▸ PROBLEM TO WORK ON: Restate the entire listing word for word.

▸ SOURCE MATERIAL:
=-=-=-=-=
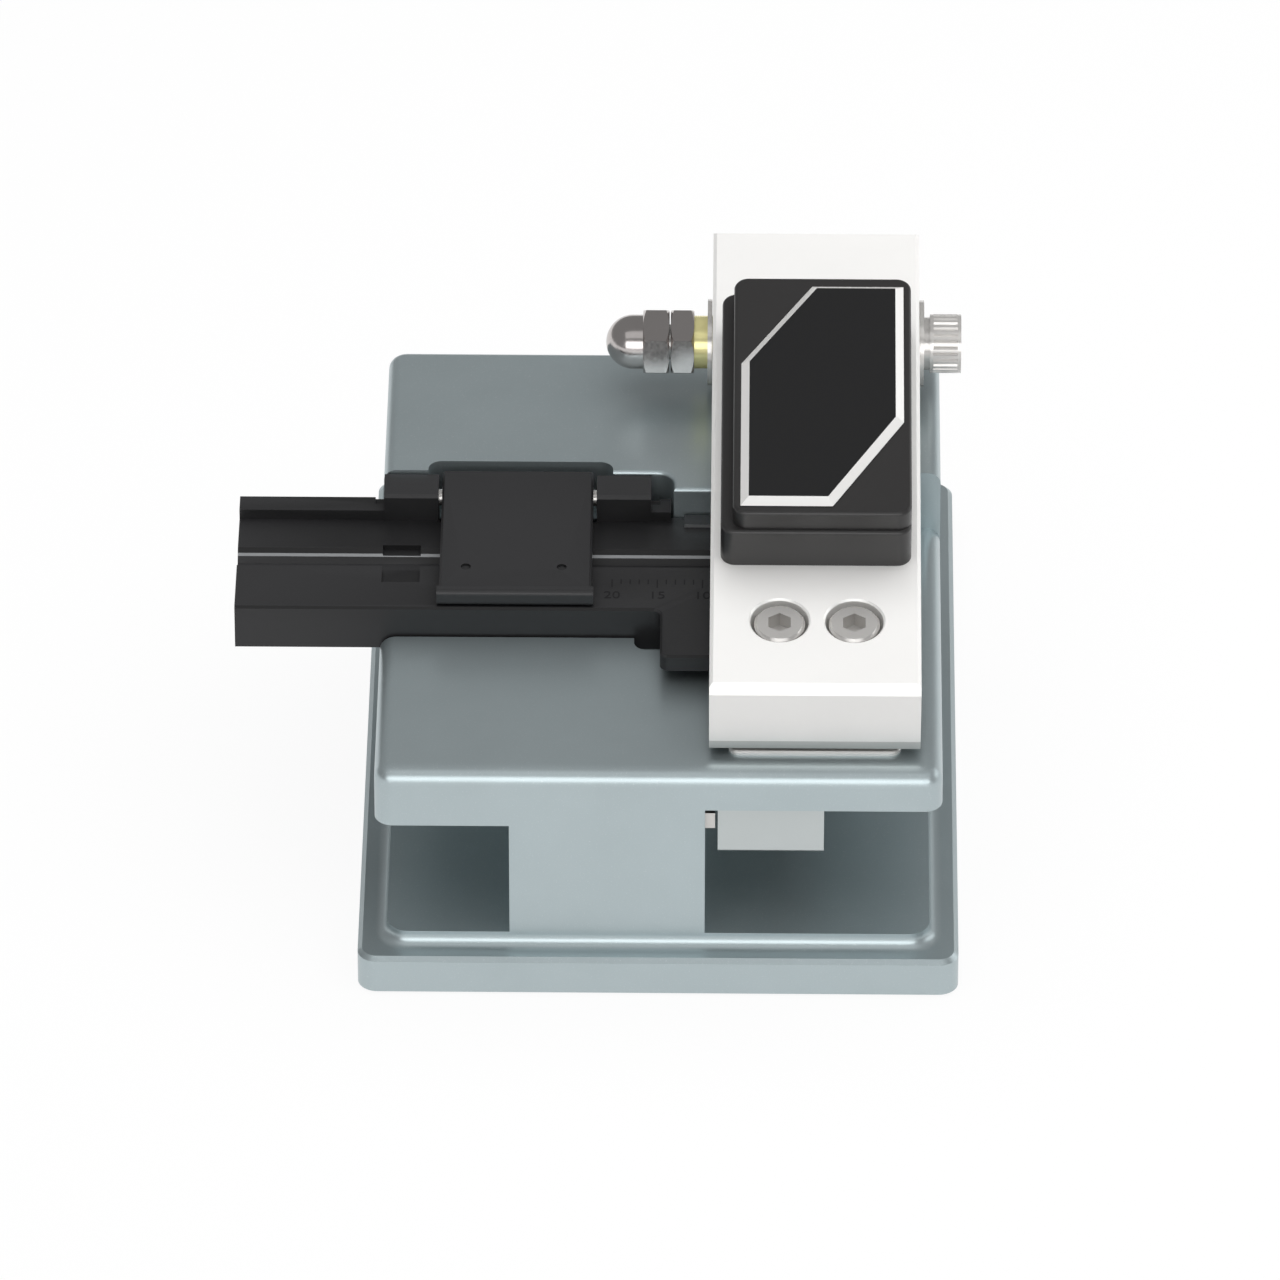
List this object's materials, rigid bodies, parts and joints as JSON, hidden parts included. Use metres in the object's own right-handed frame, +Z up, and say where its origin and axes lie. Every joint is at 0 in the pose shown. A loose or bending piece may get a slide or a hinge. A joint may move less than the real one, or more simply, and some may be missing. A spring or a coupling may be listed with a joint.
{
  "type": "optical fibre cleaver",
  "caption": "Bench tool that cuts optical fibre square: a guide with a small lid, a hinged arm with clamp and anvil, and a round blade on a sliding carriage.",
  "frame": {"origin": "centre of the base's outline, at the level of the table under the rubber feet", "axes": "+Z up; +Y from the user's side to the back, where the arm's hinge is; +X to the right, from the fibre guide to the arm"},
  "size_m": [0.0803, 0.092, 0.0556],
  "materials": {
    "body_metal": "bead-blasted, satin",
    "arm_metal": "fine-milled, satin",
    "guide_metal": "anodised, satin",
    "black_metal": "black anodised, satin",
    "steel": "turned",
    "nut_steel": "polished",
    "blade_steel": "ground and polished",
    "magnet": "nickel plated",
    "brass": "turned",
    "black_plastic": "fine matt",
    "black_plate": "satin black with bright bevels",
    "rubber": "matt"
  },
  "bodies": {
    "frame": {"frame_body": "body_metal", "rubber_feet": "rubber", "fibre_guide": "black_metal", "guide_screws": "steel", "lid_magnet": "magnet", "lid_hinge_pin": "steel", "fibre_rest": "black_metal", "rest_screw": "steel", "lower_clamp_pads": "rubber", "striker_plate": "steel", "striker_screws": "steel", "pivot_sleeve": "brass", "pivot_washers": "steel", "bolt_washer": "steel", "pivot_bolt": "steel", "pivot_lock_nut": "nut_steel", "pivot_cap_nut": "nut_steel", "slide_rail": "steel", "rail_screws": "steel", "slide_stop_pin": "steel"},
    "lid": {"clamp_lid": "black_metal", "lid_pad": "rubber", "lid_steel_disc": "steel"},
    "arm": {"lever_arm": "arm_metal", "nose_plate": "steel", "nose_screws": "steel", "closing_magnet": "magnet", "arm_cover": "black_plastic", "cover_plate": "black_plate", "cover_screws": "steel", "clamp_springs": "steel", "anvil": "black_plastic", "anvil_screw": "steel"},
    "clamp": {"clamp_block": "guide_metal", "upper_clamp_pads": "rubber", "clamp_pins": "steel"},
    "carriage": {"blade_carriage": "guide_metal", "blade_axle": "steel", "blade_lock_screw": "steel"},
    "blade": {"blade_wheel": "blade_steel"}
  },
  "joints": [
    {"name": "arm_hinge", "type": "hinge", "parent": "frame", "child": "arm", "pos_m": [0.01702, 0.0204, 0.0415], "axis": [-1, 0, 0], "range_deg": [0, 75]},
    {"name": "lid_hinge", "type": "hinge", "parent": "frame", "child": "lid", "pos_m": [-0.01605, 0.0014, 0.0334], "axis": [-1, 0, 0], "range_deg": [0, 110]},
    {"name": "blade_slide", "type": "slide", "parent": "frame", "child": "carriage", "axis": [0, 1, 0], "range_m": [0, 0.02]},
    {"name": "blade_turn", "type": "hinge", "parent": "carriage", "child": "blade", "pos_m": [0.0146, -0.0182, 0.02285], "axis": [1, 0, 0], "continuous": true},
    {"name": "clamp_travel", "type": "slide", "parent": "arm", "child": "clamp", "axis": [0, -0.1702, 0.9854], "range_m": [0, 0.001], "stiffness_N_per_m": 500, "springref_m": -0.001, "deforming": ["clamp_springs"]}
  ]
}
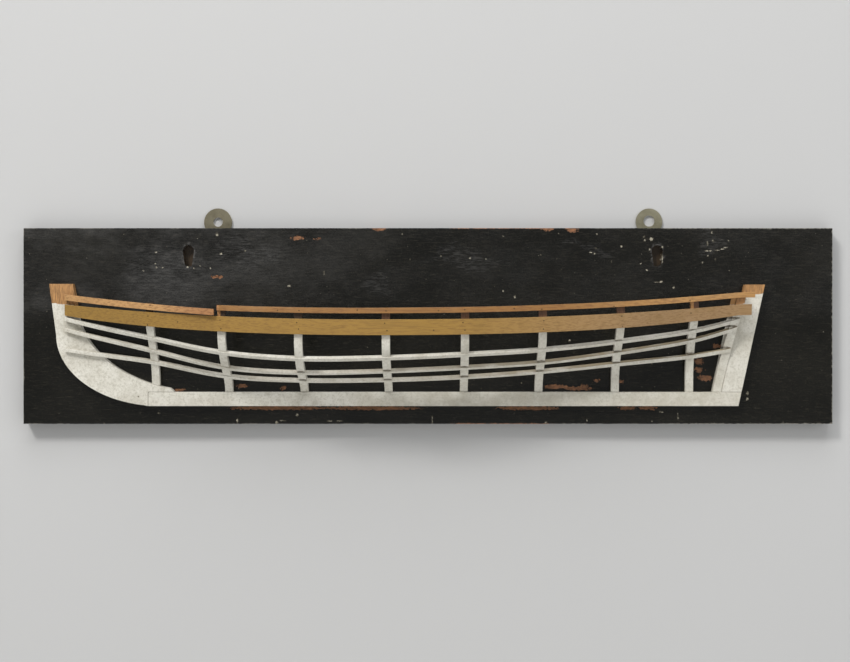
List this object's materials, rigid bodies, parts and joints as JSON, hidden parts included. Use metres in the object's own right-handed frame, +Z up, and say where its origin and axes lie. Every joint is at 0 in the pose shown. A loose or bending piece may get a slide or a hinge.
=-=-=-=-=
▸ RESULT FOR THIS TASK:
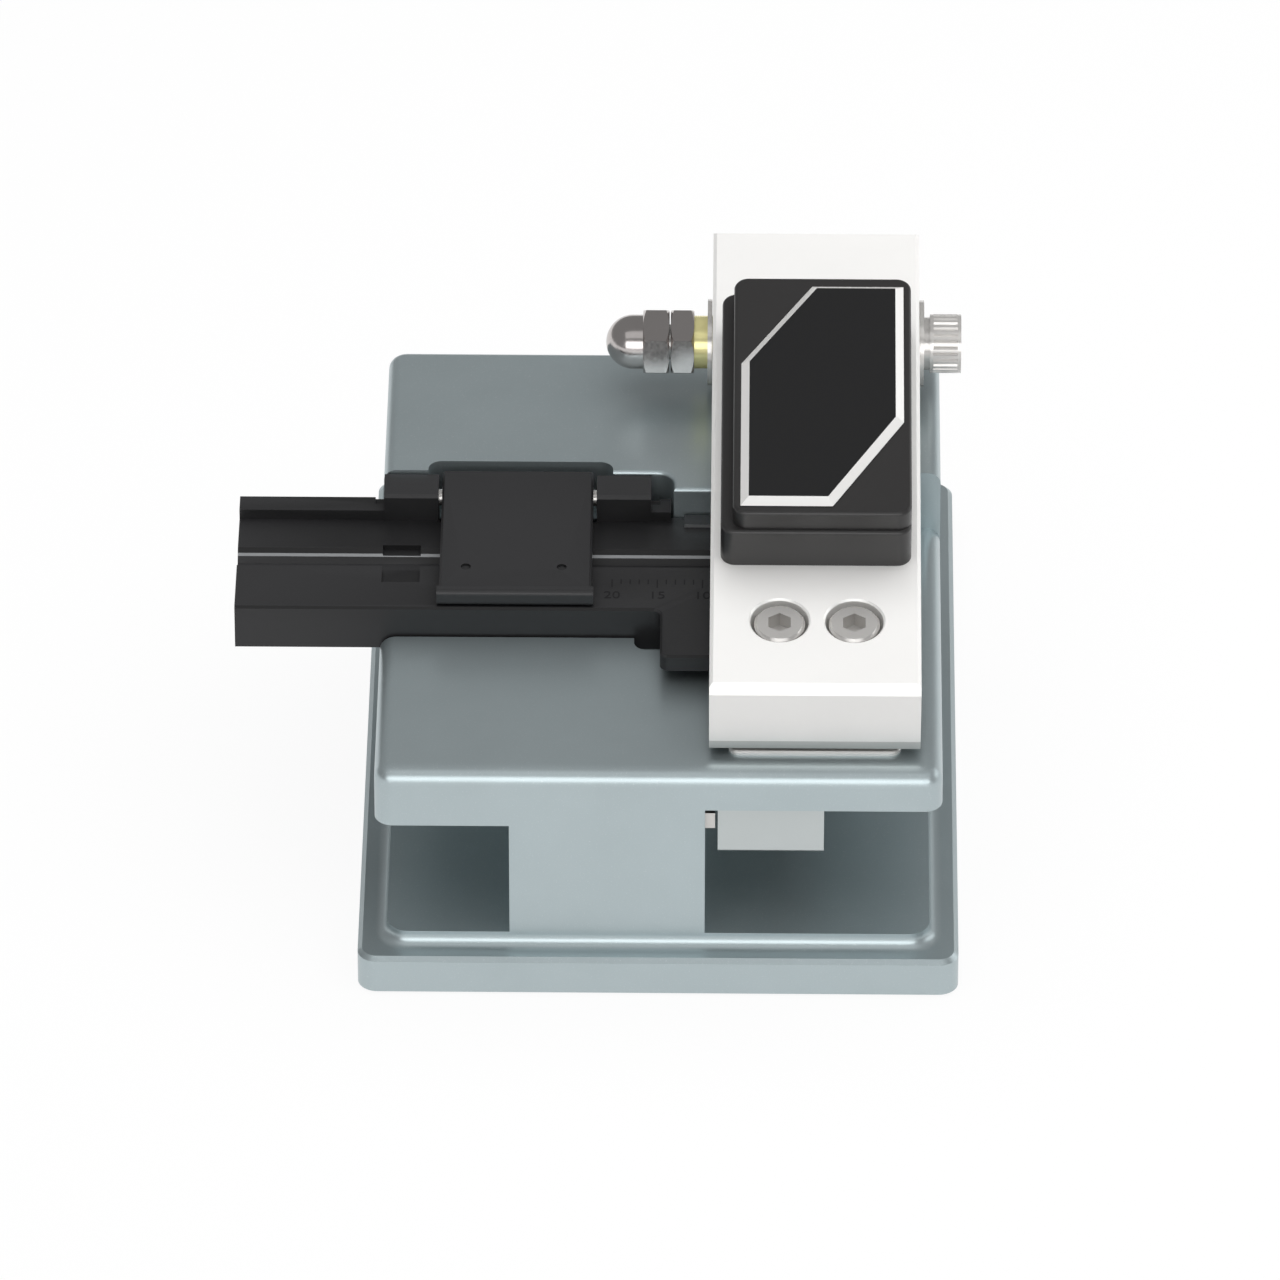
List this object's materials, rigid bodies, parts and joints as JSON, hidden parts included. Use metres in the object's own right-handed frame, +Z up, and say where its origin and axes lie. Every joint is at 0 in the pose shown. A loose or bending piece may get a slide or a hinge. A joint may move less than the real one, or more simply, and some may be missing. A spring or a coupling may be listed with a joint.
{
  "type": "optical fibre cleaver",
  "caption": "Bench tool that cuts optical fibre square: a guide with a small lid, a hinged arm with clamp and anvil, and a round blade on a sliding carriage.",
  "frame": {"origin": "centre of the base's outline, at the level of the table under the rubber feet", "axes": "+Z up; +Y from the user's side to the back, where the arm's hinge is; +X to the right, from the fibre guide to the arm"},
  "size_m": [0.0803, 0.092, 0.0556],
  "materials": {
    "body_metal": "bead-blasted, satin",
    "arm_metal": "fine-milled, satin",
    "guide_metal": "anodised, satin",
    "black_metal": "black anodised, satin",
    "steel": "turned",
    "nut_steel": "polished",
    "blade_steel": "ground and polished",
    "magnet": "nickel plated",
    "brass": "turned",
    "black_plastic": "fine matt",
    "black_plate": "satin black with bright bevels",
    "rubber": "matt"
  },
  "bodies": {
    "frame": {"frame_body": "body_metal", "rubber_feet": "rubber", "fibre_guide": "black_metal", "guide_screws": "steel", "lid_magnet": "magnet", "lid_hinge_pin": "steel", "fibre_rest": "black_metal", "rest_screw": "steel", "lower_clamp_pads": "rubber", "striker_plate": "steel", "striker_screws": "steel", "pivot_sleeve": "brass", "pivot_washers": "steel", "bolt_washer": "steel", "pivot_bolt": "steel", "pivot_lock_nut": "nut_steel", "pivot_cap_nut": "nut_steel", "slide_rail": "steel", "rail_screws": "steel", "slide_stop_pin": "steel"},
    "lid": {"clamp_lid": "black_metal", "lid_pad": "rubber", "lid_steel_disc": "steel"},
    "arm": {"lever_arm": "arm_metal", "nose_plate": "steel", "nose_screws": "steel", "closing_magnet": "magnet", "arm_cover": "black_plastic", "cover_plate": "black_plate", "cover_screws": "steel", "clamp_springs": "steel", "anvil": "black_plastic", "anvil_screw": "steel"},
    "clamp": {"clamp_block": "guide_metal", "upper_clamp_pads": "rubber", "clamp_pins": "steel"},
    "carriage": {"blade_carriage": "guide_metal", "blade_axle": "steel", "blade_lock_screw": "steel"},
    "blade": {"blade_wheel": "blade_steel"}
  },
  "joints": [
    {"name": "arm_hinge", "type": "hinge", "parent": "frame", "child": "arm", "pos_m": [0.01702, 0.0204, 0.0415], "axis": [-1, 0, 0], "range_deg": [0, 75]},
    {"name": "lid_hinge", "type": "hinge", "parent": "frame", "child": "lid", "pos_m": [-0.01605, 0.0014, 0.0334], "axis": [-1, 0, 0], "range_deg": [0, 110]},
    {"name": "blade_slide", "type": "slide", "parent": "frame", "child": "carriage", "axis": [0, 1, 0], "range_m": [0, 0.02]},
    {"name": "blade_turn", "type": "hinge", "parent": "carriage", "child": "blade", "pos_m": [0.0146, -0.0182, 0.02285], "axis": [1, 0, 0], "continuous": true},
    {"name": "clamp_travel", "type": "slide", "parent": "arm", "child": "clamp", "axis": [0, -0.1702, 0.9854], "range_m": [0, 0.001], "stiffness_N_per_m": 500, "springref_m": -0.001, "deforming": ["clamp_springs"]}
  ]
}
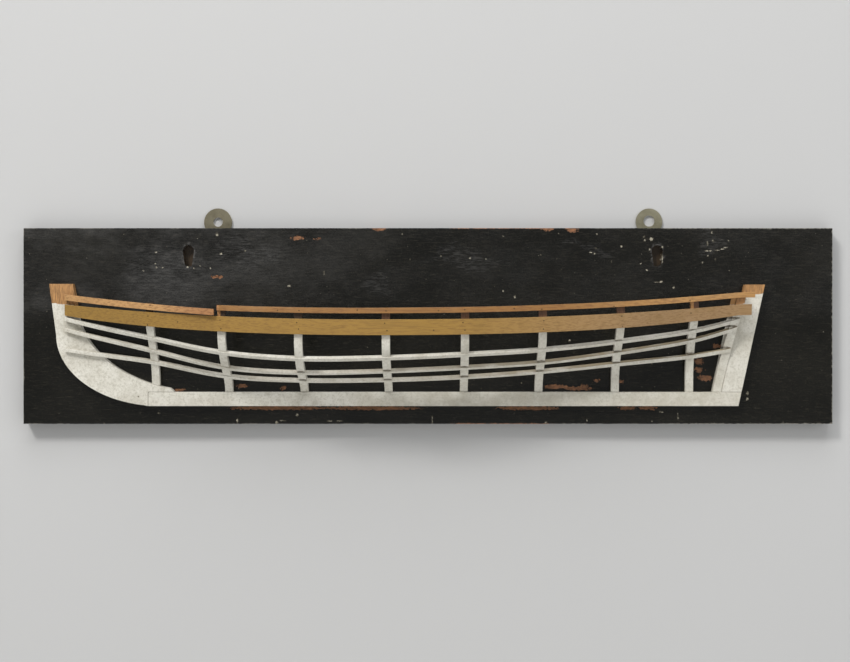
List this object's materials, rigid bodies, parts and joints as JSON, hidden parts included. Use metres in the object's own right-handed frame, +Z up, and say where its origin and axes lie. Every joint is at 0 in the pose shown. A loose or bending piece may get a slide or a hinge.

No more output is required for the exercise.